=== TASK ===
Copy the records below exactly as they appear.

=== EXTRACTED INFORMATION ===
= = = = = = =
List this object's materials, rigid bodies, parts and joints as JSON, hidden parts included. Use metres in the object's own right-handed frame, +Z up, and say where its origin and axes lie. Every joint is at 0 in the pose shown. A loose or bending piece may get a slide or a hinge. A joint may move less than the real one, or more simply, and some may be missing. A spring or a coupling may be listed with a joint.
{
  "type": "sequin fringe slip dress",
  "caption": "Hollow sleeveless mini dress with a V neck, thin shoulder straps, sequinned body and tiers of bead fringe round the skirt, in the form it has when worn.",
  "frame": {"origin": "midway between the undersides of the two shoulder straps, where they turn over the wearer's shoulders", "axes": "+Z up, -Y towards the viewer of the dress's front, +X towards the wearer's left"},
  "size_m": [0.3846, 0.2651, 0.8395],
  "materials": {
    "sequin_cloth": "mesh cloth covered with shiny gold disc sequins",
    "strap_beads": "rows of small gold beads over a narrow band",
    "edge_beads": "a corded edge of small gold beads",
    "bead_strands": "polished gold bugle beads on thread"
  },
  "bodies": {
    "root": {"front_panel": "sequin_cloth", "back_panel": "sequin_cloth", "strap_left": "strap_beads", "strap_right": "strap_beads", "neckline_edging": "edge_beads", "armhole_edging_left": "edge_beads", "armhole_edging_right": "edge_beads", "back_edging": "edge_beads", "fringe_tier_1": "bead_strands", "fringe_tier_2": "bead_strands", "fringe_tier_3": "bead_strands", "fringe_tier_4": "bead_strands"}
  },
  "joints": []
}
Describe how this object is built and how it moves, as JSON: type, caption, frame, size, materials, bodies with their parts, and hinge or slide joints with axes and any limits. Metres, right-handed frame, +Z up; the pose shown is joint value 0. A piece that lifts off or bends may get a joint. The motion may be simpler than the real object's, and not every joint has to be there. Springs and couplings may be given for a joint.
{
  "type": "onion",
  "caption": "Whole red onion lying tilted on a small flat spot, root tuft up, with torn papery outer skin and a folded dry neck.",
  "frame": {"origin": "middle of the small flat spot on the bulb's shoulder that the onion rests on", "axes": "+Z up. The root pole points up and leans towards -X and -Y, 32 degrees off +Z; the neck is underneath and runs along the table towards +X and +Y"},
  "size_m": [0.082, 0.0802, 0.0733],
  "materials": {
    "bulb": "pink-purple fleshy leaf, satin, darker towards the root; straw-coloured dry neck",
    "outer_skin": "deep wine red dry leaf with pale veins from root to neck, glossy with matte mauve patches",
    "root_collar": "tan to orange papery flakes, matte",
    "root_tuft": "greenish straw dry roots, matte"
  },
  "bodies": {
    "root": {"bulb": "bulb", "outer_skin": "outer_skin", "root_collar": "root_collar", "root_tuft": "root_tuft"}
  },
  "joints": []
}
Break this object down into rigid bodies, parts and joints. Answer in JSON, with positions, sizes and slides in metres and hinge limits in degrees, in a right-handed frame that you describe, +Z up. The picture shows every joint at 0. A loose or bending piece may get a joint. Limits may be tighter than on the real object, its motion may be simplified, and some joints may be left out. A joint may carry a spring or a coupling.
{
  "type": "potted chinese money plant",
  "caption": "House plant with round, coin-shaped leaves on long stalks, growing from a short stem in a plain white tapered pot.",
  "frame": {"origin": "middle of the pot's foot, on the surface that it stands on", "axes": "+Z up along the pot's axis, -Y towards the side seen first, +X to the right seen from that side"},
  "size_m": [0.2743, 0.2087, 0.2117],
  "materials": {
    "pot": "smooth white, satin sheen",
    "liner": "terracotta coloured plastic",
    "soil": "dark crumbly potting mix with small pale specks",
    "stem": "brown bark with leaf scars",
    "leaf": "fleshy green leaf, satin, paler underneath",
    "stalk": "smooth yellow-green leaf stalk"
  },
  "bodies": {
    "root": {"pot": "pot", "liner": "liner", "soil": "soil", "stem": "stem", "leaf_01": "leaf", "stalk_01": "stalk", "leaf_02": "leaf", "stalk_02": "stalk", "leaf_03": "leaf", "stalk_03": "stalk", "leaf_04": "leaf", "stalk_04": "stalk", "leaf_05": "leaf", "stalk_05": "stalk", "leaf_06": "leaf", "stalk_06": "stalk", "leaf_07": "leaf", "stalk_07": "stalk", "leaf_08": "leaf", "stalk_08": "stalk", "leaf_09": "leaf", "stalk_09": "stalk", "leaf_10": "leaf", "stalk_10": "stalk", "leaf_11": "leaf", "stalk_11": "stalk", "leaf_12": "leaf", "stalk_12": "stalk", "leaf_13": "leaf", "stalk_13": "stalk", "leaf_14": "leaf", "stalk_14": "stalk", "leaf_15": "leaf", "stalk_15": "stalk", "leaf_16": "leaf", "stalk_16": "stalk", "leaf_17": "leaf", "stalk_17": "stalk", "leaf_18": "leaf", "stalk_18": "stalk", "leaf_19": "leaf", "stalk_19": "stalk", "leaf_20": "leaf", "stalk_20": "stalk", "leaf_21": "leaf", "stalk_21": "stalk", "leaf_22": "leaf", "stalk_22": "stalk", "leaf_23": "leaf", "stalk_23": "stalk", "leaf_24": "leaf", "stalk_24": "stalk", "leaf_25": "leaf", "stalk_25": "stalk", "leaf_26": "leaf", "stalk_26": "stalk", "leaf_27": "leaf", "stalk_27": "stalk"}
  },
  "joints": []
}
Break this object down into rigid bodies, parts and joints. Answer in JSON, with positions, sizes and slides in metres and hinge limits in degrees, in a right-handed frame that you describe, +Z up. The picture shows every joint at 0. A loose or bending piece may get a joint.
= = = = = = =
=== REPLY TO THE EXERCISE ===
List this object's materials, rigid bodies, parts and joints as JSON, hidden parts included. Use metres in the object's own right-handed frame, +Z up, and say where its origin and axes lie. Every joint is at 0 in the pose shown. A loose or bending piece may get a slide or a hinge. A joint may move less than the real one, or more simply, and some may be missing. A spring or a coupling may be listed with a joint.
{
  "type": "sequin fringe slip dress",
  "caption": "Hollow sleeveless mini dress with a V neck, thin shoulder straps, sequinned body and tiers of bead fringe round the skirt, in the form it has when worn.",
  "frame": {"origin": "midway between the undersides of the two shoulder straps, where they turn over the wearer's shoulders", "axes": "+Z up, -Y towards the viewer of the dress's front, +X towards the wearer's left"},
  "size_m": [0.3846, 0.2651, 0.8395],
  "materials": {
    "sequin_cloth": "mesh cloth covered with shiny gold disc sequins",
    "strap_beads": "rows of small gold beads over a narrow band",
    "edge_beads": "a corded edge of small gold beads",
    "bead_strands": "polished gold bugle beads on thread"
  },
  "bodies": {
    "root": {"front_panel": "sequin_cloth", "back_panel": "sequin_cloth", "strap_left": "strap_beads", "strap_right": "strap_beads", "neckline_edging": "edge_beads", "armhole_edging_left": "edge_beads", "armhole_edging_right": "edge_beads", "back_edging": "edge_beads", "fringe_tier_1": "bead_strands", "fringe_tier_2": "bead_strands", "fringe_tier_3": "bead_strands", "fringe_tier_4": "bead_strands"}
  },
  "joints": []
}
Describe how this object is built and how it moves, as JSON: type, caption, frame, size, materials, bodies with their parts, and hinge or slide joints with axes and any limits. Metres, right-handed frame, +Z up; the pose shown is joint value 0. A piece that lifts off or bends may get a joint. The motion may be simpler than the real object's, and not every joint has to be there. Springs and couplings may be given for a joint.
{
  "type": "onion",
  "caption": "Whole red onion lying tilted on a small flat spot, root tuft up, with torn papery outer skin and a folded dry neck.",
  "frame": {"origin": "middle of the small flat spot on the bulb's shoulder that the onion rests on", "axes": "+Z up. The root pole points up and leans towards -X and -Y, 32 degrees off +Z; the neck is underneath and runs along the table towards +X and +Y"},
  "size_m": [0.082, 0.0802, 0.0733],
  "materials": {
    "bulb": "pink-purple fleshy leaf, satin, darker towards the root; straw-coloured dry neck",
    "outer_skin": "deep wine red dry leaf with pale veins from root to neck, glossy with matte mauve patches",
    "root_collar": "tan to orange papery flakes, matte",
    "root_tuft": "greenish straw dry roots, matte"
  },
  "bodies": {
    "root": {"bulb": "bulb", "outer_skin": "outer_skin", "root_collar": "root_collar", "root_tuft": "root_tuft"}
  },
  "joints": []
}
Break this object down into rigid bodies, parts and joints. Answer in JSON, with positions, sizes and slides in metres and hinge limits in degrees, in a right-handed frame that you describe, +Z up. The picture shows every joint at 0. A loose or bending piece may get a joint. Limits may be tighter than on the real object, its motion may be simplified, and some joints may be left out. A joint may carry a spring or a coupling.
{
  "type": "potted chinese money plant",
  "caption": "House plant with round, coin-shaped leaves on long stalks, growing from a short stem in a plain white tapered pot.",
  "frame": {"origin": "middle of the pot's foot, on the surface that it stands on", "axes": "+Z up along the pot's axis, -Y towards the side seen first, +X to the right seen from that side"},
  "size_m": [0.2743, 0.2087, 0.2117],
  "materials": {
    "pot": "smooth white, satin sheen",
    "liner": "terracotta coloured plastic",
    "soil": "dark crumbly potting mix with small pale specks",
    "stem": "brown bark with leaf scars",
    "leaf": "fleshy green leaf, satin, paler underneath",
    "stalk": "smooth yellow-green leaf stalk"
  },
  "bodies": {
    "root": {"pot": "pot", "liner": "liner", "soil": "soil", "stem": "stem", "leaf_01": "leaf", "stalk_01": "stalk", "leaf_02": "leaf", "stalk_02": "stalk", "leaf_03": "leaf", "stalk_03": "stalk", "leaf_04": "leaf", "stalk_04": "stalk", "leaf_05": "leaf", "stalk_05": "stalk", "leaf_06": "leaf", "stalk_06": "stalk", "leaf_07": "leaf", "stalk_07": "stalk", "leaf_08": "leaf", "stalk_08": "stalk", "leaf_09": "leaf", "stalk_09": "stalk", "leaf_10": "leaf", "stalk_10": "stalk", "leaf_11": "leaf", "stalk_11": "stalk", "leaf_12": "leaf", "stalk_12": "stalk", "leaf_13": "leaf", "stalk_13": "stalk", "leaf_14": "leaf", "stalk_14": "stalk", "leaf_15": "leaf", "stalk_15": "stalk", "leaf_16": "leaf", "stalk_16": "stalk", "leaf_17": "leaf", "stalk_17": "stalk", "leaf_18": "leaf", "stalk_18": "stalk", "leaf_19": "leaf", "stalk_19": "stalk", "leaf_20": "leaf", "stalk_20": "stalk", "leaf_21": "leaf", "stalk_21": "stalk", "leaf_22": "leaf", "stalk_22": "stalk", "leaf_23": "leaf", "stalk_23": "stalk", "leaf_24": "leaf", "stalk_24": "stalk", "leaf_25": "leaf", "stalk_25": "stalk", "leaf_26": "leaf", "stalk_26": "stalk", "leaf_27": "leaf", "stalk_27": "stalk"}
  },
  "joints": []
}
Break this object down into rigid bodies, parts and joints. Answer in JSON, with positions, sizes and slides in metres and hinge limits in degrees, in a right-handed frame that you describe, +Z up. The picture shows every joint at 0. A loose or bending piece may get a joint.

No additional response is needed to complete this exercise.